»»
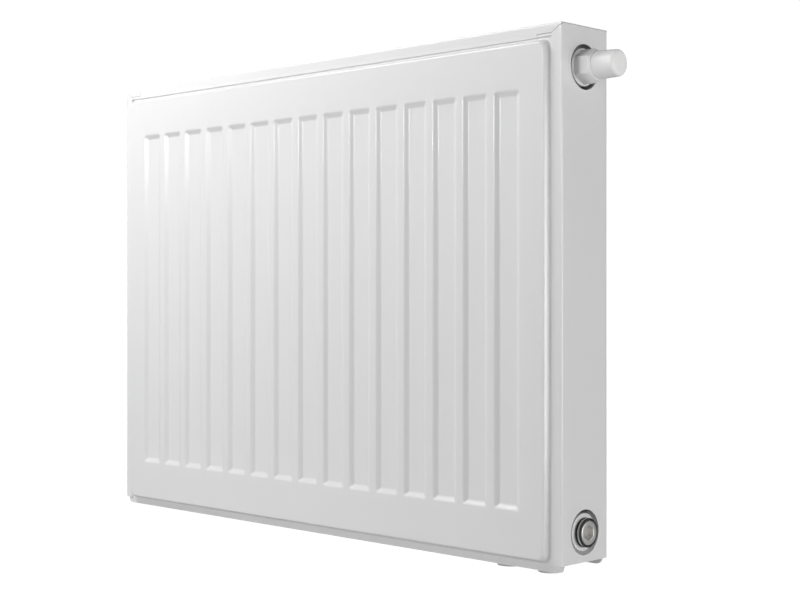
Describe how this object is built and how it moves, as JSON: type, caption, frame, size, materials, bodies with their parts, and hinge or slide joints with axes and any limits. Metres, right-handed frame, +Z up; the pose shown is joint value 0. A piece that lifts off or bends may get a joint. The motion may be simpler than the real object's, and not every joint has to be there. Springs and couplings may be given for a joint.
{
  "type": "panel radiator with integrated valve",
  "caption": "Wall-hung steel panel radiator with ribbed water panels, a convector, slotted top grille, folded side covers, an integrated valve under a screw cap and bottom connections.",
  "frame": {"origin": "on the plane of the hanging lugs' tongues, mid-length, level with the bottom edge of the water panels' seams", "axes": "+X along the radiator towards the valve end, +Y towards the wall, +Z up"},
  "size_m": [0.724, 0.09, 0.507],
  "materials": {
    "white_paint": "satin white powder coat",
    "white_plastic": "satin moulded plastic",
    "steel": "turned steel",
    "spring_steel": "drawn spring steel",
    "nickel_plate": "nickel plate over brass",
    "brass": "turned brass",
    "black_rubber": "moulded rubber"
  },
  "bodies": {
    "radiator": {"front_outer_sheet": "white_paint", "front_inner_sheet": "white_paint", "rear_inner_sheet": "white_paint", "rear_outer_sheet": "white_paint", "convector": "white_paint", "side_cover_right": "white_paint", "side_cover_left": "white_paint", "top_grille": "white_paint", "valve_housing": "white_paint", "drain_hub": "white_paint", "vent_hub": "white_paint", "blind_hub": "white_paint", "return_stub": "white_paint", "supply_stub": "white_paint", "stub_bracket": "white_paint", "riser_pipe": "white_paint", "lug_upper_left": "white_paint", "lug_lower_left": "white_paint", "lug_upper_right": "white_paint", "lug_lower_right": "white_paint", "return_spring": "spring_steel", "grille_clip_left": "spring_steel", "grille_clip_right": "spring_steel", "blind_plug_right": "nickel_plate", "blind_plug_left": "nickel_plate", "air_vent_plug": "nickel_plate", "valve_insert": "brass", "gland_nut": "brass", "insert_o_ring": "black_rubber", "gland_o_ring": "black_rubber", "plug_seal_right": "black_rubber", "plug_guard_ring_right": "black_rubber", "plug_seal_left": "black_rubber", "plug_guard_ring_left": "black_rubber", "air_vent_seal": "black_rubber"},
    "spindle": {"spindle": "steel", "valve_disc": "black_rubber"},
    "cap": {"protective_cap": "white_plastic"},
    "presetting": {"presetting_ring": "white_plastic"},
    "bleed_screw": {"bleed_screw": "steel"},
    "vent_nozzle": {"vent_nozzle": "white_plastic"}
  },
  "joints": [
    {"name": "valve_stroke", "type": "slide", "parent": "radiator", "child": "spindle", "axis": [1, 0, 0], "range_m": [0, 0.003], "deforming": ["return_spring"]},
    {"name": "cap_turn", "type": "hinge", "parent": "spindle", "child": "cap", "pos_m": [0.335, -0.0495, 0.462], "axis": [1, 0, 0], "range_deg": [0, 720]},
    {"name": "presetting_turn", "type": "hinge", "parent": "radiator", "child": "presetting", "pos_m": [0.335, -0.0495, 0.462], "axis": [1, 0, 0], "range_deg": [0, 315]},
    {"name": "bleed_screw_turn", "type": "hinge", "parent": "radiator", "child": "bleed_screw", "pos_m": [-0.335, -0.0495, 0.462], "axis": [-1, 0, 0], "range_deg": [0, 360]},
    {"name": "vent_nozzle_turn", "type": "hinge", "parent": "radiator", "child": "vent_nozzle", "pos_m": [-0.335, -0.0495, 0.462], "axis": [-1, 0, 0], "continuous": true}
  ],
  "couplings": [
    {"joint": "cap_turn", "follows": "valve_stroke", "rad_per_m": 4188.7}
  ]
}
««
» **WORK REQUIRED**: Please repeat the listing above in full and exactly.

» **RESPONSE TO THE TASK**:
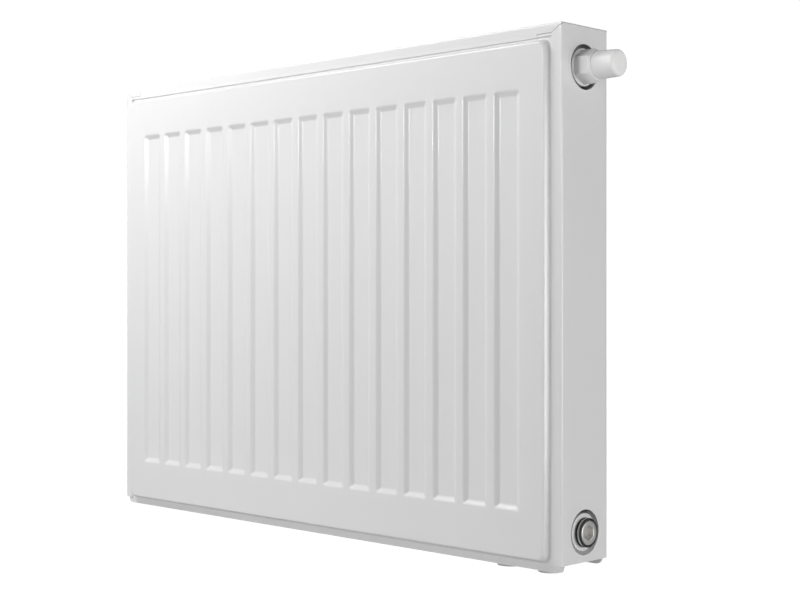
Describe how this object is built and how it moves, as JSON: type, caption, frame, size, materials, bodies with their parts, and hinge or slide joints with axes and any limits. Metres, right-handed frame, +Z up; the pose shown is joint value 0. A piece that lifts off or bends may get a joint. The motion may be simpler than the real object's, and not every joint has to be there. Springs and couplings may be given for a joint.
{
  "type": "panel radiator with integrated valve",
  "caption": "Wall-hung steel panel radiator with ribbed water panels, a convector, slotted top grille, folded side covers, an integrated valve under a screw cap and bottom connections.",
  "frame": {"origin": "on the plane of the hanging lugs' tongues, mid-length, level with the bottom edge of the water panels' seams", "axes": "+X along the radiator towards the valve end, +Y towards the wall, +Z up"},
  "size_m": [0.724, 0.09, 0.507],
  "materials": {
    "white_paint": "satin white powder coat",
    "white_plastic": "satin moulded plastic",
    "steel": "turned steel",
    "spring_steel": "drawn spring steel",
    "nickel_plate": "nickel plate over brass",
    "brass": "turned brass",
    "black_rubber": "moulded rubber"
  },
  "bodies": {
    "radiator": {"front_outer_sheet": "white_paint", "front_inner_sheet": "white_paint", "rear_inner_sheet": "white_paint", "rear_outer_sheet": "white_paint", "convector": "white_paint", "side_cover_right": "white_paint", "side_cover_left": "white_paint", "top_grille": "white_paint", "valve_housing": "white_paint", "drain_hub": "white_paint", "vent_hub": "white_paint", "blind_hub": "white_paint", "return_stub": "white_paint", "supply_stub": "white_paint", "stub_bracket": "white_paint", "riser_pipe": "white_paint", "lug_upper_left": "white_paint", "lug_lower_left": "white_paint", "lug_upper_right": "white_paint", "lug_lower_right": "white_paint", "return_spring": "spring_steel", "grille_clip_left": "spring_steel", "grille_clip_right": "spring_steel", "blind_plug_right": "nickel_plate", "blind_plug_left": "nickel_plate", "air_vent_plug": "nickel_plate", "valve_insert": "brass", "gland_nut": "brass", "insert_o_ring": "black_rubber", "gland_o_ring": "black_rubber", "plug_seal_right": "black_rubber", "plug_guard_ring_right": "black_rubber", "plug_seal_left": "black_rubber", "plug_guard_ring_left": "black_rubber", "air_vent_seal": "black_rubber"},
    "spindle": {"spindle": "steel", "valve_disc": "black_rubber"},
    "cap": {"protective_cap": "white_plastic"},
    "presetting": {"presetting_ring": "white_plastic"},
    "bleed_screw": {"bleed_screw": "steel"},
    "vent_nozzle": {"vent_nozzle": "white_plastic"}
  },
  "joints": [
    {"name": "valve_stroke", "type": "slide", "parent": "radiator", "child": "spindle", "axis": [1, 0, 0], "range_m": [0, 0.003], "deforming": ["return_spring"]},
    {"name": "cap_turn", "type": "hinge", "parent": "spindle", "child": "cap", "pos_m": [0.335, -0.0495, 0.462], "axis": [1, 0, 0], "range_deg": [0, 720]},
    {"name": "presetting_turn", "type": "hinge", "parent": "radiator", "child": "presetting", "pos_m": [0.335, -0.0495, 0.462], "axis": [1, 0, 0], "range_deg": [0, 315]},
    {"name": "bleed_screw_turn", "type": "hinge", "parent": "radiator", "child": "bleed_screw", "pos_m": [-0.335, -0.0495, 0.462], "axis": [-1, 0, 0], "range_deg": [0, 360]},
    {"name": "vent_nozzle_turn", "type": "hinge", "parent": "radiator", "child": "vent_nozzle", "pos_m": [-0.335, -0.0495, 0.462], "axis": [-1, 0, 0], "continuous": true}
  ],
  "couplings": [
    {"joint": "cap_turn", "follows": "valve_stroke", "rad_per_m": 4188.7}
  ]
}